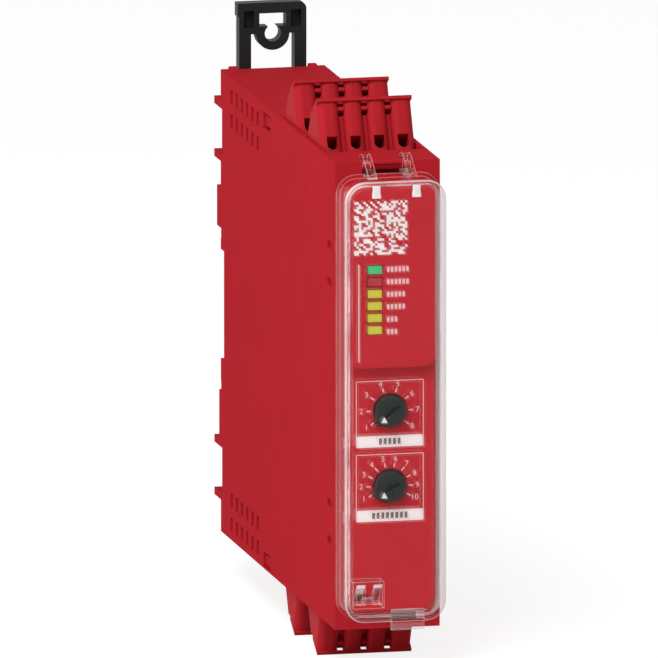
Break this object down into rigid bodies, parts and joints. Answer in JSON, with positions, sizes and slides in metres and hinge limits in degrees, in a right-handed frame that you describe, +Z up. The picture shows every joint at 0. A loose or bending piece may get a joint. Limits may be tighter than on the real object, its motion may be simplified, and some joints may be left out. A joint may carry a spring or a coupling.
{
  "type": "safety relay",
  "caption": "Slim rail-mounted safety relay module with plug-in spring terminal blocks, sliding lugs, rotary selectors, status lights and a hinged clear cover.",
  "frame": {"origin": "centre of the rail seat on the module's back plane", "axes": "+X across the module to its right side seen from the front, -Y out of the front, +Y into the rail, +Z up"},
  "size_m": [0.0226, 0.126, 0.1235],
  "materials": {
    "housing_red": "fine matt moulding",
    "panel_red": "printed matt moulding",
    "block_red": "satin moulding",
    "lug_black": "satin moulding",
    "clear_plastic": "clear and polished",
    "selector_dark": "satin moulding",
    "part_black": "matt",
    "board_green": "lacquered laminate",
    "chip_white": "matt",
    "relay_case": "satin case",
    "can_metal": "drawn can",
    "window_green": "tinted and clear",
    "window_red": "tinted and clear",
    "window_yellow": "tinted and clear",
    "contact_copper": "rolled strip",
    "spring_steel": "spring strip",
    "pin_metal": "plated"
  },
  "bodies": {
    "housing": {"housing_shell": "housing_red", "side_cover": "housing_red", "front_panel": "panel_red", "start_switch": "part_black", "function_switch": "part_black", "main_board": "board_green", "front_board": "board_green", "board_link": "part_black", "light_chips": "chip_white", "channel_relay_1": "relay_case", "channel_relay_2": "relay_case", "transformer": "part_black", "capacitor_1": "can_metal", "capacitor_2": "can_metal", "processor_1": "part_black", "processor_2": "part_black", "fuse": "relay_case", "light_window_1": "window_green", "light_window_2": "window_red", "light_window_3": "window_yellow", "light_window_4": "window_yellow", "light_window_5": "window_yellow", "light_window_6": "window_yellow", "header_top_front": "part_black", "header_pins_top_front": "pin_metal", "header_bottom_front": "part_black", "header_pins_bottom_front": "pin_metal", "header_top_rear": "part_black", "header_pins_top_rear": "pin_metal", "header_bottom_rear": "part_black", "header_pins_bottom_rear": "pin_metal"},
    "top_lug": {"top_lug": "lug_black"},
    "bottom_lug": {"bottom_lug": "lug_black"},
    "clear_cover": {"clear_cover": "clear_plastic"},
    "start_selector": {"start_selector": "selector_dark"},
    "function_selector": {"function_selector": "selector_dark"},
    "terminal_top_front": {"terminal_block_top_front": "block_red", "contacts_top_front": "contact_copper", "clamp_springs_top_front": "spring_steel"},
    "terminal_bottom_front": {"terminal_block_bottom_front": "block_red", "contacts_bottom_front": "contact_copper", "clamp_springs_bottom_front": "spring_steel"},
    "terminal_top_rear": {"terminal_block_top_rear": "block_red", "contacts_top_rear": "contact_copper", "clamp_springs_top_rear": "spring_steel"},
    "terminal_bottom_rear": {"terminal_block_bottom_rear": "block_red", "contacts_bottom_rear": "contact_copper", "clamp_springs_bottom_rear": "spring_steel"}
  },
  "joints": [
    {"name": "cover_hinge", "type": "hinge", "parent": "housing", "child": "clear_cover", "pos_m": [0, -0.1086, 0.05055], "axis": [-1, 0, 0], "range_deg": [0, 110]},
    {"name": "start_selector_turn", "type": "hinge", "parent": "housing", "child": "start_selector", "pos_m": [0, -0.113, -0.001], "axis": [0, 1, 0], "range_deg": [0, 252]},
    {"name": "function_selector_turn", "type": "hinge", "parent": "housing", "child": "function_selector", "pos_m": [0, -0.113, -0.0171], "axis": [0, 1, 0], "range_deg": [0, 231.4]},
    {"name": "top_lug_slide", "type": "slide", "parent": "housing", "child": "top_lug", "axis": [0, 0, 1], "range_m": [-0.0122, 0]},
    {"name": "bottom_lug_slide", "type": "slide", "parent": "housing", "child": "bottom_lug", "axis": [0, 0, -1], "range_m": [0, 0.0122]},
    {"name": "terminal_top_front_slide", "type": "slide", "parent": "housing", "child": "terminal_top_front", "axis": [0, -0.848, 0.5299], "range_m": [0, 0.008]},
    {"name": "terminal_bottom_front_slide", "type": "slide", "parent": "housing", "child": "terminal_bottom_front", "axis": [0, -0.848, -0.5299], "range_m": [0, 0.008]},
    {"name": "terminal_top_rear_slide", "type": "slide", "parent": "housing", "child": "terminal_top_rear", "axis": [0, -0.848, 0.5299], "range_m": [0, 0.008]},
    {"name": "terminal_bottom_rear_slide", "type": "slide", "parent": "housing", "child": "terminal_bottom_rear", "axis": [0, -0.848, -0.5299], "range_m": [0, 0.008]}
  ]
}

· · · · · · ·

- **GIVEN REQUEST**:
Restate the data above word for word, please.

- **CORRECT RESULT**:
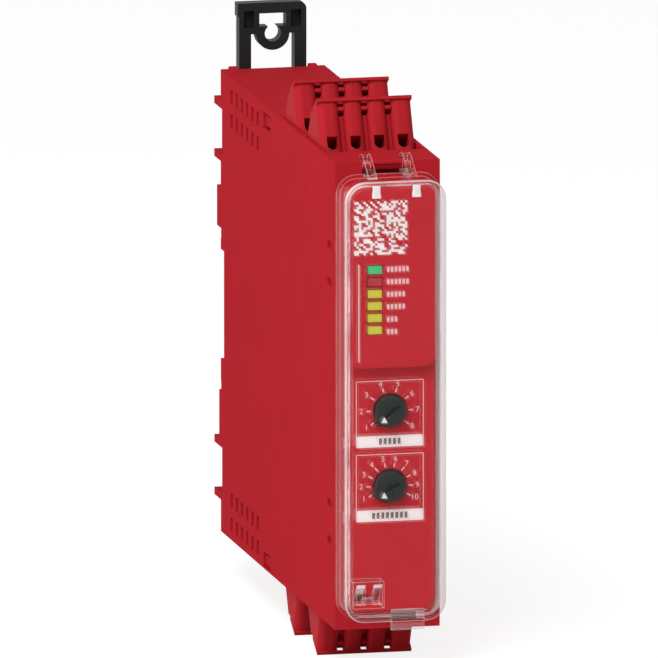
Break this object down into rigid bodies, parts and joints. Answer in JSON, with positions, sizes and slides in metres and hinge limits in degrees, in a right-handed frame that you describe, +Z up. The picture shows every joint at 0. A loose or bending piece may get a joint. Limits may be tighter than on the real object, its motion may be simplified, and some joints may be left out. A joint may carry a spring or a coupling.
{
  "type": "safety relay",
  "caption": "Slim rail-mounted safety relay module with plug-in spring terminal blocks, sliding lugs, rotary selectors, status lights and a hinged clear cover.",
  "frame": {"origin": "centre of the rail seat on the module's back plane", "axes": "+X across the module to its right side seen from the front, -Y out of the front, +Y into the rail, +Z up"},
  "size_m": [0.0226, 0.126, 0.1235],
  "materials": {
    "housing_red": "fine matt moulding",
    "panel_red": "printed matt moulding",
    "block_red": "satin moulding",
    "lug_black": "satin moulding",
    "clear_plastic": "clear and polished",
    "selector_dark": "satin moulding",
    "part_black": "matt",
    "board_green": "lacquered laminate",
    "chip_white": "matt",
    "relay_case": "satin case",
    "can_metal": "drawn can",
    "window_green": "tinted and clear",
    "window_red": "tinted and clear",
    "window_yellow": "tinted and clear",
    "contact_copper": "rolled strip",
    "spring_steel": "spring strip",
    "pin_metal": "plated"
  },
  "bodies": {
    "housing": {"housing_shell": "housing_red", "side_cover": "housing_red", "front_panel": "panel_red", "start_switch": "part_black", "function_switch": "part_black", "main_board": "board_green", "front_board": "board_green", "board_link": "part_black", "light_chips": "chip_white", "channel_relay_1": "relay_case", "channel_relay_2": "relay_case", "transformer": "part_black", "capacitor_1": "can_metal", "capacitor_2": "can_metal", "processor_1": "part_black", "processor_2": "part_black", "fuse": "relay_case", "light_window_1": "window_green", "light_window_2": "window_red", "light_window_3": "window_yellow", "light_window_4": "window_yellow", "light_window_5": "window_yellow", "light_window_6": "window_yellow", "header_top_front": "part_black", "header_pins_top_front": "pin_metal", "header_bottom_front": "part_black", "header_pins_bottom_front": "pin_metal", "header_top_rear": "part_black", "header_pins_top_rear": "pin_metal", "header_bottom_rear": "part_black", "header_pins_bottom_rear": "pin_metal"},
    "top_lug": {"top_lug": "lug_black"},
    "bottom_lug": {"bottom_lug": "lug_black"},
    "clear_cover": {"clear_cover": "clear_plastic"},
    "start_selector": {"start_selector": "selector_dark"},
    "function_selector": {"function_selector": "selector_dark"},
    "terminal_top_front": {"terminal_block_top_front": "block_red", "contacts_top_front": "contact_copper", "clamp_springs_top_front": "spring_steel"},
    "terminal_bottom_front": {"terminal_block_bottom_front": "block_red", "contacts_bottom_front": "contact_copper", "clamp_springs_bottom_front": "spring_steel"},
    "terminal_top_rear": {"terminal_block_top_rear": "block_red", "contacts_top_rear": "contact_copper", "clamp_springs_top_rear": "spring_steel"},
    "terminal_bottom_rear": {"terminal_block_bottom_rear": "block_red", "contacts_bottom_rear": "contact_copper", "clamp_springs_bottom_rear": "spring_steel"}
  },
  "joints": [
    {"name": "cover_hinge", "type": "hinge", "parent": "housing", "child": "clear_cover", "pos_m": [0, -0.1086, 0.05055], "axis": [-1, 0, 0], "range_deg": [0, 110]},
    {"name": "start_selector_turn", "type": "hinge", "parent": "housing", "child": "start_selector", "pos_m": [0, -0.113, -0.001], "axis": [0, 1, 0], "range_deg": [0, 252]},
    {"name": "function_selector_turn", "type": "hinge", "parent": "housing", "child": "function_selector", "pos_m": [0, -0.113, -0.0171], "axis": [0, 1, 0], "range_deg": [0, 231.4]},
    {"name": "top_lug_slide", "type": "slide", "parent": "housing", "child": "top_lug", "axis": [0, 0, 1], "range_m": [-0.0122, 0]},
    {"name": "bottom_lug_slide", "type": "slide", "parent": "housing", "child": "bottom_lug", "axis": [0, 0, -1], "range_m": [0, 0.0122]},
    {"name": "terminal_top_front_slide", "type": "slide", "parent": "housing", "child": "terminal_top_front", "axis": [0, -0.848, 0.5299], "range_m": [0, 0.008]},
    {"name": "terminal_bottom_front_slide", "type": "slide", "parent": "housing", "child": "terminal_bottom_front", "axis": [0, -0.848, -0.5299], "range_m": [0, 0.008]},
    {"name": "terminal_top_rear_slide", "type": "slide", "parent": "housing", "child": "terminal_top_rear", "axis": [0, -0.848, 0.5299], "range_m": [0, 0.008]},
    {"name": "terminal_bottom_rear_slide", "type": "slide", "parent": "housing", "child": "terminal_bottom_rear", "axis": [0, -0.848, -0.5299], "range_m": [0, 0.008]}
  ]
}